Tuesday, October 16, 2007

RETIEF'S PEACE

RETIEF’S PEACE
by William H. Keith
Baen Books
374 pages

When I was a high school student back in the early 1960s, I discovered science fiction through the pages of a marvelous monthly magazine called Worlds of If. It was edited by writer Frederic Pohl and often carried series fiction featuring reoccurring heroes. One of my favorite such series were the Retief short stories written by Keith Laumer. Jame Retied is an undersecretary in the Diplomatic Corp set against the backdrop of a galactic universe where man has encountered hundreds of alien races.

According to his bio, Laumer had himself done service in various British Embassies around the world and used his own personal experiences to enliven Retief’s adventures. For the most part, his tales pitted him no so much against physical threats and the
inane stupidity of corrupt government, including his own superiors. Laumer used his tales to satirize the illogic of most world politics as he saw it and for that reason they were particularly fun. Predating both Star Trek and Dr. Who, the Retief stories were a wonderful blend of space opera hijinks and pun-filled comedy. Laumer had a way of mangling the language as an added barb to his jousting literary lance.
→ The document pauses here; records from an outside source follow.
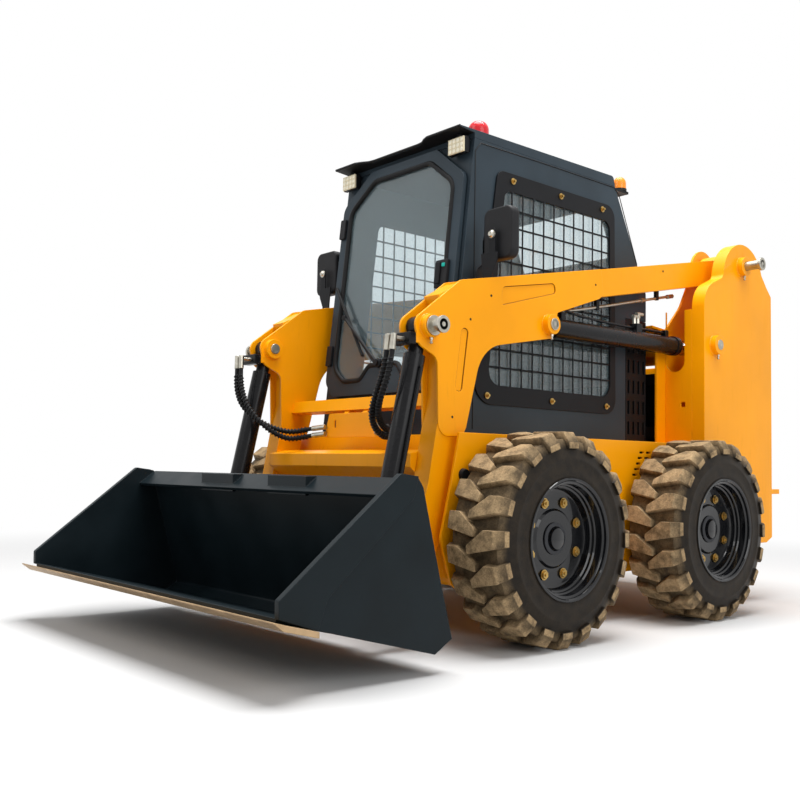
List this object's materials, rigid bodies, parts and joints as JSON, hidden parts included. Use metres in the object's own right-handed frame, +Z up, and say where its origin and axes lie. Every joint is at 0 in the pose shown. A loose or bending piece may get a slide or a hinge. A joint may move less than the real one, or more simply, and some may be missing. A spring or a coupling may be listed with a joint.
{
  "type": "skid steer loader",
  "caption": "Compact wheeled loader with a caged cab between two lift arms, rear pivot towers, a front bucket and solid-lug tyres.",
  "frame": {"origin": "on the ground under the middle of the machine's whole length and width", "axes": "+Y to the rear, the bucket faces -Y; +X to the machine's left; +Z up"},
  "size_m": [1.812, 3.245, 2.0852],
  "materials": {
    "machine_yellow": "semi-gloss enamel",
    "cab_slate": "satin powder coat",
    "frame_black": "satin paint",
    "bucket_blue_black": "satin paint",
    "worn_steel": "worn bare steel",
    "zinc_steel": "zinc plated",
    "cylinder_black": "satin paint",
    "rod_chrome": "hard chrome",
    "cast_grey": "rough casting",
    "tyre_rubber": "matte, dusty lugs",
    "rim_black": "gloss enamel",
    "window_glass": "tinted, clear",
    "black_rubber": "matte",
    "moulded_black": "fine grain",
    "seat_vinyl": "grained vinyl",
    "lamp_lens": "clear lens",
    "beacon_red": "clear red",
    "lamp_orange": "clear orange"
  },
  "bodies": {
    "machine": {"chassis_frame": "machine_yellow", "tower_left": "machine_yellow", "tower_right": "machine_yellow", "axle_housings": "frame_black", "engine_block": "cast_grey", "cab_sides": "cab_slate", "side_windows": "window_glass", "window_guards": "cab_slate", "vent_panels": "frame_black", "cab_roof": "cab_slate", "cab_front": "cab_slate", "cab_rear": "cab_slate", "rear_window": "window_glass", "cab_floor": "frame_black", "seat": "seat_vinyl", "control_pods": "moulded_black", "work_lights": "lamp_lens", "beacon": "beacon_red", "corner_lamps": "lamp_orange", "rubber_stops": "black_rubber", "tower_plates": "machine_yellow", "tower_ends": "machine_yellow"},
    "boom": {"lift_arm_left": "machine_yellow", "lift_arm_right": "machine_yellow", "cross_bars": "machine_yellow", "hose_guard": "machine_yellow", "arm_pins": "zinc_steel", "mirrors": "moulded_black", "hose_fittings": "zinc_steel", "tilt_hose_left_a": "black_rubber", "tilt_hose_left_b": "black_rubber", "tilt_hose_right_a": "black_rubber", "tilt_hose_right_b": "black_rubber"},
    "bucket": {"bucket_shell": "bucket_blue_black", "cutting_edge": "worn_steel", "quick_hitch": "bucket_blue_black"},
    "cab_door": {"door_frame": "cab_slate", "door_glass": "window_glass", "door_fittings": "moulded_black"},
    "hood": {"engine_hood": "machine_yellow"},
    "engine_door": {"rear_door": "machine_yellow"},
    "tilt_cylinder_left": {"tilt_barrel_left": "cylinder_black"},
    "tilt_piston_left": {"tilt_rod_left": "rod_chrome"},
    "lift_cylinder_left": {"lift_barrel_left": "cylinder_black"},
    "lift_piston_left": {"lift_rod_left": "rod_chrome"},
    "tilt_cylinder_right": {"tilt_barrel_right": "cylinder_black"},
    "tilt_piston_right": {"tilt_rod_right": "rod_chrome"},
    "lift_cylinder_right": {"lift_barrel_right": "cylinder_black"},
    "lift_piston_right": {"lift_rod_right": "rod_chrome"},
    "wheel_front_left": {"tyre_front_left": "tyre_rubber", "rim_front_left": "rim_black"},
    "wheel_front_right": {"tyre_front_right": "tyre_rubber", "rim_front_right": "rim_black"},
    "wheel_rear_left": {"tyre_rear_left": "tyre_rubber", "rim_rear_left": "rim_black"},
    "wheel_rear_right": {"tyre_rear_right": "tyre_rubber", "rim_rear_right": "rim_black"}
  },
  "joints": [
    {"name": "boom_lift", "type": "hinge", "parent": "machine", "child": "boom", "pos_m": [0, 1.2495, 1.642], "axis": [-1, 0, 0], "range_deg": [0, 64]},
    {"name": "bucket_tilt", "type": "hinge", "parent": "boom", "child": "bucket", "pos_m": [0, -0.7925, 0.19], "axis": [1, 0, 0], "range_deg": [-15, 119]},
    {"name": "cab_door_swing", "type": "hinge", "parent": "machine", "child": "cab_door", "pos_m": [-0.392, -0.53533, 0.76809], "axis": [0, -0.1103, -0.9939], "range_deg": [0, 80]},
    {"name": "hood_lift", "type": "hinge", "parent": "machine", "child": "hood", "pos_m": [0, 0.8215, 1.33], "axis": [1, 0, 0], "range_deg": [0, 30]},
    {"name": "engine_door_swing", "type": "hinge", "parent": "machine", "child": "engine_door", "pos_m": [0.431, 1.5655, 0.8], "axis": [0, 0, -1], "range_deg": [0, 100]},
    {"name": "tilt_barrel_pivot_left", "type": "hinge", "parent": "boom", "child": "tilt_cylinder_left", "pos_m": [0.495, -0.7455, 1.139], "axis": [1, 0, 0], "range_deg": [-0.5, 3.6]},
    {"name": "tilt_rod_slide_left", "type": "slide", "parent": "tilt_cylinder_left", "child": "tilt_piston_left", "axis": [0, -0.221, -0.9753], "range_m": [-0.049, 0.383]},
    {"name": "lift_barrel_pivot_left", "type": "hinge", "parent": "boom", "child": "lift_cylinder_left", "pos_m": [0.495, -0.0825, 1.218], "axis": [-1, 0, 0], "range_deg": [-0.2, 2]},
    {"name": "lift_rod_slide_left", "type": "slide", "parent": "lift_cylinder_left", "child": "lift_piston_left", "axis": [0, 0.9999, 0.0129], "range_m": [-0.002, 0.512]},
    {"name": "tilt_barrel_pivot_right", "type": "hinge", "parent": "boom", "child": "tilt_cylinder_right", "pos_m": [-0.495, -0.7455, 1.139], "axis": [1, 0, 0], "range_deg": [-0.5, 3.6]},
    {"name": "tilt_rod_slide_right", "type": "slide", "parent": "tilt_cylinder_right", "child": "tilt_piston_right", "axis": [0, -0.221, -0.9753], "range_m": [-0.049, 0.383]},
    {"name": "lift_barrel_pivot_right", "type": "hinge", "parent": "boom", "child": "lift_cylinder_right", "pos_m": [-0.495, -0.0825, 1.218], "axis": [-1, 0, 0], "range_deg": [-0.2, 2]},
    {"name": "lift_rod_slide_right", "type": "slide", "parent": "lift_cylinder_right", "child": "lift_piston_right", "axis": [0, 0.9999, 0.0129], "range_m": [-0.002, 0.512]},
    {"name": "wheel_front_left_spin", "type": "hinge", "parent": "machine", "child": "wheel_front_left", "pos_m": [0.7355, -0.3425, 0.38709], "axis": [1, 0, 0], "continuous": true},
    {"name": "wheel_front_right_spin", "type": "hinge", "parent": "machine", "child": "wheel_front_right", "pos_m": [-0.7355, -0.3425, 0.38709], "axis": [1, 0, 0], "continuous": true},
    {"name": "wheel_rear_left_spin", "type": "hinge", "parent": "machine", "child": "wheel_rear_left", "pos_m": [0.7355, 0.7075, 0.38709], "axis": [1, 0, 0], "continuous": true},
    {"name": "wheel_rear_right_spin", "type": "hinge", "parent": "machine", "child": "wheel_rear_right", "pos_m": [-0.7355, 0.7075, 0.38709], "axis": [1, 0, 0], "continuous": true}
  ],
  "couplings": [
    {"joint": "tilt_barrel_pivot_left", "follows": "bucket_tilt", "ratio": 0.03},
    {"joint": "tilt_rod_slide_left", "follows": "bucket_tilt", "m_per_rad": 0.184},
    {"joint": "lift_barrel_pivot_left", "follows": "boom_lift", "ratio": 0.025},
    {"joint": "lift_rod_slide_left", "follows": "boom_lift", "m_per_rad": 0.454},
    {"joint": "tilt_barrel_pivot_right", "follows": "bucket_tilt", "ratio": 0.03},
    {"joint": "tilt_rod_slide_right", "follows": "bucket_tilt", "m_per_rad": 0.184},
    {"joint": "lift_barrel_pivot_right", "follows": "boom_lift", "ratio": 0.025},
    {"joint": "lift_rod_slide_right", "follows": "boom_lift", "m_per_rad": 0.454}
  ]
}
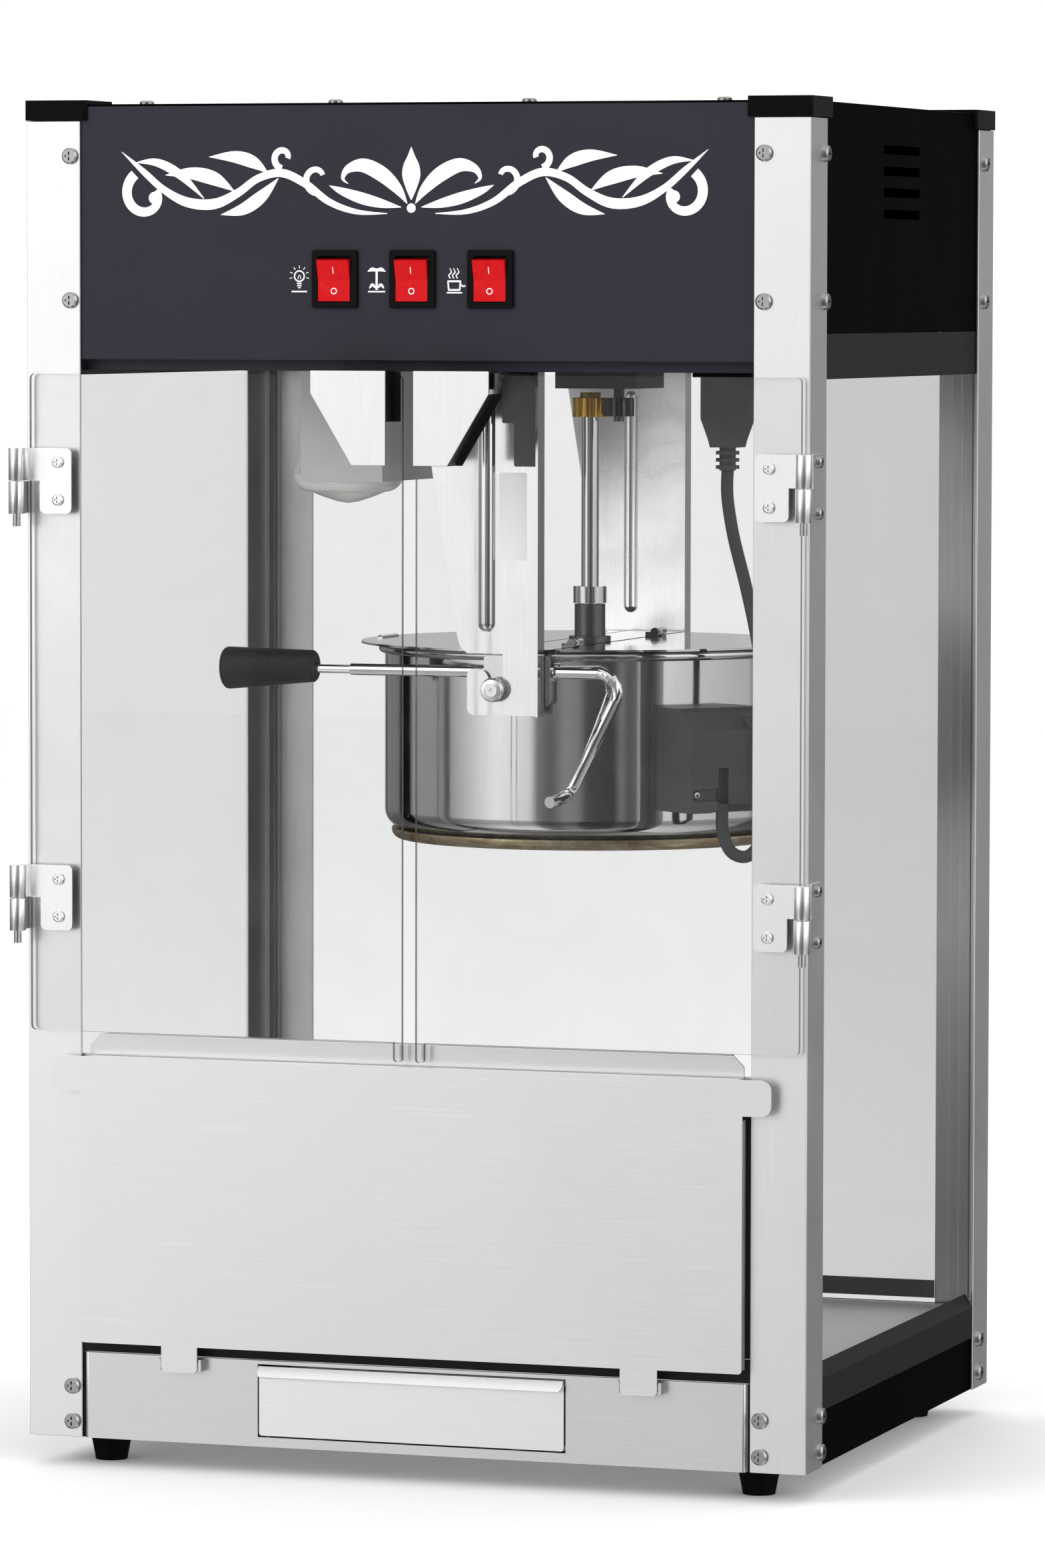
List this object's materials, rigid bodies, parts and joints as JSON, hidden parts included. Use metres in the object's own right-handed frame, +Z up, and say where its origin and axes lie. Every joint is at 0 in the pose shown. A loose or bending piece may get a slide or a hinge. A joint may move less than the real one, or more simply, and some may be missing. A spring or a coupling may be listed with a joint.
{
  "type": "popcorn maker",
  "caption": "Countertop popcorn maker: glazed cabinet on steel corner posts with swinging doors, a hanging tilting kettle with driven stirrer, rocker switches and crumb drawer.",
  "frame": {"origin": "on the worktop, below the middle of the machine's outline", "axes": "+Z up, the doors and switches face -Y, +X to the right as seen from the front"},
  "size_m": [0.4676, 0.405, 0.767],
  "materials": {
    "post_steel": "satin stainless sheet",
    "black_plastic": "moulded, fine grain",
    "header_paint": "satin blue-black powder coat",
    "black_paint": "satin black powder coat",
    "grey_paint": "satin dark grey paint",
    "inner_steel": "mill-finished sheet",
    "brushed": "brushed stainless sheet",
    "glass": "clear toughened pane",
    "acrylic": "clear acrylic sheet",
    "handle_steel": "satin sheet",
    "hinge_steel": "satin",
    "screw_steel": "plated",
    "foot_rubber": "matte",
    "switch_plastic": "glossy black",
    "rocker_red": "translucent red",
    "shield_steel": "light grey paint",
    "porcelain": "glazed",
    "bulb_glass": "frosted, white inside",
    "dark_grey": "satin dark grey",
    "gear_steel": "sintered steel",
    "polished": "polished stainless",
    "brass": "machined",
    "hanger_steel": "bright satin sheet",
    "heat_base": "heat-tinted steel",
    "lug_steel": "bright satin sheet",
    "knob_metal": "knurled, turned face",
    "sleeve_grey": "dark grey cast sleeve",
    "chrome": "bright chrome",
    "grip_black": "phenolic, satin",
    "lead_rubber": "matte",
    "plug_grey": "moulded"
  },
  "bodies": {
    "cabinet": {"post_front_left": "post_steel", "post_front_right": "post_steel", "post_rear_left": "post_steel", "post_rear_right": "post_steel", "corner_caps": "black_plastic", "header_front": "header_paint", "header_shell": "black_paint", "top_cover": "black_paint", "ceiling_plate": "inner_steel", "glass_rails": "grey_paint", "base_front": "brushed", "base_skirt": "black_paint", "base_floor": "inner_steel", "deck": "inner_steel", "glass_left": "glass", "glass_right": "glass", "glass_rear": "glass", "bin_rail": "brushed", "hinge_brackets": "hinge_steel", "cabinet_screws": "screw_steel", "feet": "foot_rubber", "switch_bezels": "switch_plastic", "lamp_shield": "shield_steel", "lamp_socket": "porcelain", "lamp_bulb": "bulb_glass", "gear_motor": "dark_grey", "hanger_front": "hanger_steel", "hanger_rear": "hanger_steel", "hanger_stop": "dark_grey", "kettle_lead": "lead_rubber", "kettle_plug": "plug_grey", "ceiling_socket": "black_plastic", "mains_inlet": "black_plastic"},
    "door_left_body": {"door_left": "acrylic", "door_handle_left": "handle_steel", "hinge_leaves_left": "hinge_steel"},
    "door_right_body": {"door_right": "acrylic", "door_handle_right": "handle_steel", "hinge_leaves_right": "hinge_steel"},
    "flap_body": {"front_flap": "brushed"},
    "drawer_body": {"crumb_drawer": "brushed"},
    "kettle": {"kettle_pot": "polished", "kettle_base": "heat_base", "kettle_lugs": "lug_steel", "pivot_knobs": "knob_metal", "lid_bar": "polished", "lid_sleeve": "sleeve_grey", "handle_rod": "chrome", "handle_grip": "grip_black", "heater_cover": "dark_grey"},
    "lid_left_body": {"lid_flap_left": "polished"},
    "lid_right_body": {"lid_flap_right": "polished"},
    "stirrer": {"stirrer_shaft": "polished", "stirrer_gear": "brass", "stirrer_blades": "polished"},
    "pinion": {"motor_pinion": "gear_steel"},
    "rocker_lamp_body": {"rocker_lamp": "rocker_red"},
    "rocker_stir_body": {"rocker_stir": "rocker_red"},
    "rocker_heat_body": {"rocker_heat": "rocker_red"}
  },
  "joints": [
    {"name": "door_left_hinge", "type": "hinge", "parent": "cabinet", "child": "door_left_body", "pos_m": [-0.2293, -0.1955, 0.4315], "axis": [0, 0, -1], "range_deg": [0, 170]},
    {"name": "door_right_hinge", "type": "hinge", "parent": "cabinet", "child": "door_right_body", "pos_m": [0.2293, -0.1955, 0.4315], "axis": [0, 0, 1], "range_deg": [0, 170]},
    {"name": "flap_tilt", "type": "hinge", "parent": "cabinet", "child": "flap_body", "pos_m": [0, -0.1865, 0.0615], "axis": [1, 0, 0], "range_deg": [0, 60]},
    {"name": "drawer_slide", "type": "slide", "parent": "cabinet", "child": "drawer_body", "axis": [0, -1, 0], "range_m": [0, 0.2]},
    {"name": "kettle_tilt", "type": "hinge", "parent": "cabinet", "child": "kettle", "pos_m": [0.029, 0.0085, 0.4395], "axis": [0, -1, 0], "range_deg": [0, 95], "deforming": ["kettle_lead"]},
    {"name": "lid_left_hinge", "type": "hinge", "parent": "kettle", "child": "lid_left_body", "pos_m": [0.022, 0.0085, 0.4641], "axis": [0, 1, 0], "range_deg": [0, 35]},
    {"name": "lid_right_hinge", "type": "hinge", "parent": "kettle", "child": "lid_right_body", "pos_m": [0.06, 0.0085, 0.4641], "axis": [0, -1, 0], "range_deg": [0, 60]},
    {"name": "stirrer_spin", "type": "hinge", "parent": "kettle", "child": "stirrer", "pos_m": [0.041, 0.0085, 0.4165], "axis": [0, 0, 1], "continuous": true},
    {"name": "pinion_spin", "type": "hinge", "parent": "cabinet", "child": "pinion", "pos_m": [0.0582, 0.0085, 0.5945], "axis": [0, 0, 1], "continuous": true},
    {"name": "switch_lamp", "type": "hinge", "parent": "cabinet", "child": "rocker_lamp_body", "pos_m": [-0.0454, -0.1775, 0.6677], "axis": [-1, 0, 0], "range_deg": [0, 16]},
    {"name": "switch_stir", "type": "hinge", "parent": "cabinet", "child": "rocker_stir_body", "pos_m": [0, -0.1775, 0.6677], "axis": [-1, 0, 0], "range_deg": [0, 16]},
    {"name": "switch_heat", "type": "hinge", "parent": "cabinet", "child": "rocker_heat_body", "pos_m": [0.0454, -0.1775, 0.6677], "axis": [-1, 0, 0], "range_deg": [0, 16]}
  ],
  "couplings": [
    {"joint": "pinion_spin", "follows": "stirrer_spin", "ratio": -1.2}
  ]
}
Imagine my elated joy when I discovered this new book starring the irascible and ever loving Jame Retief on a bookstore shelf. Apparently someone has licensed the rights to the character and now he’s off on a brand new set of exploits. I’m very happy to report that William H. Keith, like Laumer, is no slouch in the satire department and he cleverly weaves a story fanciful story of intergalactic intrigue and deception that is a laugh fest from start to end.

Retief, as always, finds himself in the middle of an age old conflict between two races, a criminal operation organized by his old enemies, the Groaci (think Ferengis from Star Trek) and a group of space hippies involved with a planet wide peace demonstration. Of course Retief’s is the only sound intellect in the entire bunch and it falls to him to uncover the Machiavellian doings before three planets erupt in catastrophic warfare. Is he up to the task? Or better yet, was there ever a doubt our daring, ingenious hero would come through in the end? Nope.

RETIEF’S PEACE was a most delightful reacquainting for this writer. It’s also a very good place for those of you who have never encountered Jame Retied before. In a field too often filled with overly dramatic, weighty themes, he is a breath of true fresh air. Do yourselves a big favor and pick this one up.

2 comments:

Stu Shiffman said...

Ron -- I think that Laumer was an US Air Force attache at an embassy or consulate in Southeast Asia in the late 50s or early 60s. That formed the basis of his very interesting mainstream novel, Embassy.

I love the original Retief stories -- interesting that, like his Bolos, someone is doing zombie novels of this character.

Ron Fortier said...

Hmm, you could be 100% right here,
Stu. Again, I read those Laumer tales as a teenager and my memory of
his bio data could be extremely faulty. Ha. But not my recollection at how much fun those stories were.